Elle préfère pointer le coût des équipements embarqués à bord des voitures particulières, celui d'un équipement de l'infrastructure (est-ce vraiment nécessaire de faire des voies dédiées ???) et incriminer au passage la connectivité (ah, la 5G... et bien sûr la génération de données en masse). J'y vois une méfiance envers la technologie, sachant qu'un cycliste qui consulte son smartphone et que ceux lisent leurs mails dans le TGV en produit déjà.
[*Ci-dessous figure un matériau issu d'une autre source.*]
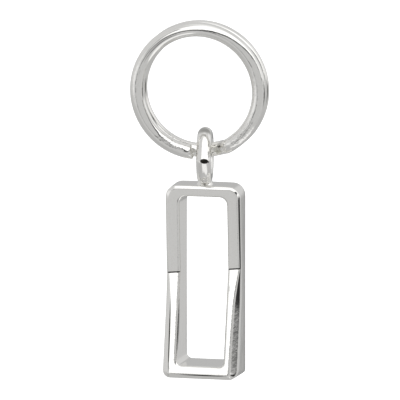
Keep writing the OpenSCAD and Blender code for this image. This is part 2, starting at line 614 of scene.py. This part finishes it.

L'étude semble ignorer que les constructeurs automobiles changent de métier et ne pensent pas que "véhicule individuel". Ils s'engagent de plus dans une mobilité globale qui englobe même le transport public et la trottinette. Mais quand on n'interroge que des universitaires et des chercheurs coincés dans leur bulle, ce n'est pas si étonnant. Au moins, ils s'amusent à travers un atelier de la "vie robomobile*" animé par le ministère de l'Ecologie.
Quant à la voiture low tech et low cost, elle existe déjà. Elle est proposée par Dacia et elle n'est pas faite en France. Par ailleurs, les normes édictées par l'Europe et d'autres continents ne plaident pas vraiment en faveur de la simplification. Le retour à la 2CV est utopiste, tout comme celui de la charrue et du percheron.
Au nom d'une écologie castratrice, il est plus simple de dire que le véhicule autonome ce n'est pas bien et que c'est mieux de faire du vélo. C'est plutôt faiblard intellectuellement. La science mérite mieux que cela, assurément.
*L'Atelier a été conçu et constitué par la Direction Générale des Infrastructures, des Transports et de la Mer (DGITM) et la Direction de la Recherche et de l’Innovation (DRI) du Ministère de la Transition Ecologique et Solidaire (MTES) et du Ministère des Transports (MT), associés à la Direction Générale de l’Aménagement, du Logement et de la Nature (DGALN), à travers le Plan Urbanisme Construction Aménagement (PUCA), ainsi qu’à l'Institut Français des Sciences et Technologies des Transports, de l’Aménagement et des Réseaux (IFSTTAR) et au Laboratoire Aménagement Economie Transports (LAET). Ce noyau fondateur (comité de pilotage) est appuyé, pour les phases de mise en route, par le cabinet Stratys, spécialisé en prospective et stratégie publiques.